Paper No. 3
Presentation Time: 8:30 AM
The Need for Valid Statistical Protocols to Establish Baseline Groundwater Quality at Uranium ISL Sites
Groundwater is vital to the future of the west; and increased demands placed on this nonrenewable resource by industry and population growth dictates the need for competent stewardship by state and federal agencies. Uranium in situ leach (ISL) mining could consume and pollute vast quantities of a limited groundwater supply if permitting authorities do not strengthen the rules for establishing baseline water quality. A summary of groundwater data in permit applications for proposed operations at Crownpoint NM, Goliad TX and Crow Butte NE will show that baseline groundwater quality is established with improper scientific methods. Baseline wells are not randomly located in the aquifer exemption zone, samples are collected from the ore-zone intervals of the aquifer, rather than through the entire thickness of the exempt zone, and groundwater quality data are assumed to follow a normal distribution without the use of statistical tests to justify the assumption.

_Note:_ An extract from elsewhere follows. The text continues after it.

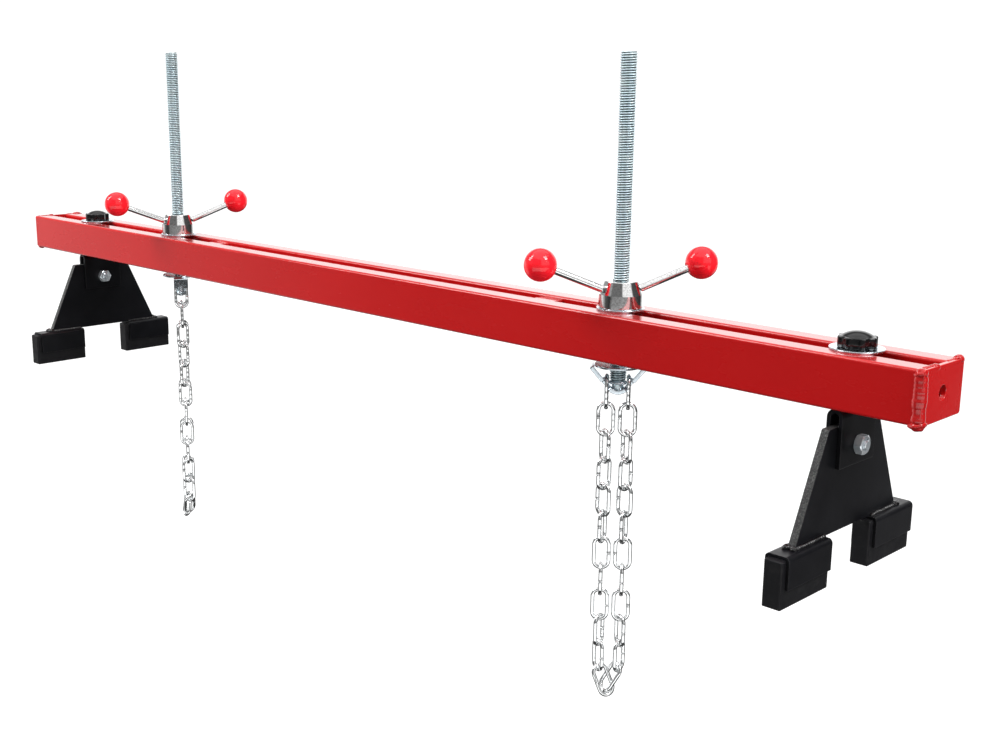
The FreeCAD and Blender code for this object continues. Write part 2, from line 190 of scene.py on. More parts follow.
def rounded_profile(points, radii, steps=4, closed=True):
    """Profile polygon with rounded corners; open profiles keep their two end points sharp."""
    if closed:
        return rounded_outline(points, radii, steps=steps)
    outline = rounded_outline(points, radii, steps=steps)
    per_corner = steps + 1
    inner = outline[per_corner:-per_corner]
    return [tuple(points[0])] + inner + [tuple(points[-1])]


def frames_along(points, closed):
    """Tangent and two normals at each point of a path, turning as little as possible."""
    n = len(points)
    tangents = []
    for i in range(n):
        before = points[i - 1] if closed or i > 0 else points[i]
        after = points[(i + 1) % n] if closed or i < n - 1 else points[i]
        tangents.append((after - before).normalized())
    guess = Vector((0, 0, 1)) if abs(tangents[0].z) < 0.9 else Vector((1, 0, 0))
    normal = tangents[0].cross(guess).normalized()
    frames = []
    for t in tangents:
        normal = (normal - t * normal.dot(t)).normalized()
        frames.append((t, normal, t.cross(normal)))
    return frames


def tube(bm, points, radii, sides=16, closed=False, section=None):
    """Swept tube. section(i, angle) can scale the radius; open tubes end in rounded tips."""
    frames = frames_along(points, closed)
    rings = []
    for i, (p, (_, n, b)) in enumerate(zip(points, frames)):
        ring = []
        for k in range(sides):
            a = 2 * math.pi * k / sides
            r = radii[i] * (section(i, a) if section else 1.0)
            ring.append(bm.verts.new(p + n * r * math.cos(a) + b * r * math.sin(a)))
        rings.append(ring)
    for ring_a, ring_b in zip(rings, rings[1:]):
        skin(bm, ring_a, ring_b)
    if closed:
        skin(bm, rings[-1], rings[0])
        return
    for ring, p, frame_here, sign in ((rings[0], points[0], frames[0], -1),
                                      (rings[-1], points[-1], frames[-1], 1)):
        tip = bm.verts.new(p + frame_here[0] * sign * (ring[0].co - p).length * 0.6)
        fan(bm, ring, tip)


def piece(name, bm, material, node=None, body=None, sharp=35.0, replaces=()):
    """Turns a bmesh into a named piece that rides on its body and has its finish."""
    bmesh.ops.recalc_face_normals(bm, faces=bm.faces[:])
    mesh = bpy.data.meshes.new(name)
    bm.to_mesh(mesh)
    bm.free()
    materials = material if isinstance(material, (list, tuple)) else [material]
    for m in materials:
        mesh.materials.append(m)
    mesh.shade_smooth()
    mesh.set_sharp_from_angle(angle=math.radians(sharp))
    obj = bpy.data.objects.new(name, mesh)
    bpy.context.scene.collection.objects.link(obj)
    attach(obj, body or BODY_OF[node])
    nodes = list(replaces) or ([node] if node else [])
    if nodes:
        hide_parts(*nodes)
    return obj


def keep_flats(obj):
    """Shades flat faces flat beside small rounded edges."""
    mod = obj.modifiers.new("flats", "WEIGHTED_NORMAL")
    mod.keep_sharp = True
    mod.weight = 90
    return obj


# ------------------------------------------------------------------ materials

class Shader:
    """Small helper for building a node material."""

    def __init__(self, name, colour, metallic=0.0, roughness=0.4):
        self.material = bpy.data.materials.new(name)
        self.material.use_nodes = True
        self.material.diffuse_color = (*colour, 1.0)
        self.tree = self.material.node_tree
        self.bsdf = next(n for n in self.tree.nodes if n.type == "BSDF_PRINCIPLED")
        self.bsdf.inputs["Base Color"].default_value = (*colour, 1.0)
        self.bsdf.inputs["Metallic"].default_value = metallic
        self.bsdf.inputs["Roughness"].default_value = roughness
        self.coords = self.tree.nodes.new("ShaderNodeTexCoord").outputs["Object"]
        self.bump_chain = None

    def link(self, a, b):
        self.tree.links.new(a, b)

    def noise(self, scale, detail=3.0, rough=0.5, stretch=None):
        tex = self.tree.nodes.new("ShaderNodeTexNoise")
        tex.inputs["Scale"].default_value = scale
        tex.inputs["Detail"].default_value = detail
        tex.inputs["Roughness"].default_value = rough
        source = self.coords
        if stretch:
            mapping = self.tree.nodes.new("ShaderNodeMapping")
            mapping.inputs["Scale"].default_value = stretch
            self.link(source, mapping.inputs["Vector"])
            source = mapping.outputs["Vector"]
        self.link(source, tex.inputs["Vector"])
        return tex.outputs["Fac"]

    def ramp(self, value, low, high, out_low=0.0, out_high=1.0):
        node = self.tree.nodes.new("ShaderNodeMapRange")
        node.inputs["From Min"].default_value = low
        node.inputs["From Max"].default_value = high
        node.inputs["To Min"].default_value = out_low
        node.inputs["To Max"].default_value = out_high
        self.link(value, node.inputs["Value"])
        return node.outputs["Result"]

    def mix(self, factor, colour_a, colour_b):
        node = self.tree.nodes.new("ShaderNodeMix")
        node.data_type = "RGBA"
        self.link(factor, node.inputs["Factor"])
        for value, socket in ((colour_a, node.inputs[6]), (colour_b, node.inputs[7])):
            if isinstance(value, tuple):
                socket.default_value = (*value, 1.0)
            else:
                self.link(value, socket)
        return node.outputs[2]

    def colour(self, value):
        self.link(value, self.bsdf.inputs["Base Color"])

    def roughness(self, value):
        self.link(value, self.bsdf.inputs["Roughness"])

    def bump(self, height, distance, strength=1.0):
        node = self.tree.nodes.new("ShaderNodeBump")
        node.inputs["Distance"].default_value = distance
        node.inputs["Strength"].default_value = strength
        self.link(height, node.inputs["Height"])
        if self.bump_chain:
            self.link(self.bump_chain, node.inputs["Normal"])
        self.bump_chain = node.outputs["Normal"]
        self.link(self.bump_chain, self.bsdf.inputs["Normal"])

    def edge_share(self, radius, gain):
        """How close a point is to an edge, from the difference that rounding the edges makes."""
        bevel = self.tree.nodes.new("ShaderNodeBevel")
        bevel.samples = 4
        bevel.inputs["Radius"].default_value = radius
        geometry = self.tree.nodes.new("ShaderNodeNewGeometry")
        dot = self.tree.nodes.new("ShaderNodeVectorMath")
        dot.operation = "DOT_PRODUCT"
        self.link(bevel.outputs["Normal"], dot.inputs[0])
        self.link(geometry.outputs["Normal"], dot.inputs[1])
        return self.ramp(dot.outputs["Value"], 1.0, 1.0 - gain)

    def coat(self, weight, roughness):
        self.bsdf.inputs["Coat Weight"].default_value = weight
        self.bsdf.inputs["Coat Roughness"].default_value = roughness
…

The use of improper protocols results in an elevated baseline that does not represent the groundwater quality of the exempt zone, and this allows less stringent restoration efforts and lower funding of the restoration bonds. Additionally, when the standard deviation is improperly used to set excursion limits at monitoring wells, pollution of the aquifer is allowed beyond the exempt zone. Protocols to protect groundwater are far more robust for RCRA and CERCLA sites, and similar diligence should be given to ISL operations that release hazardous metals and radionuclides to groundwater.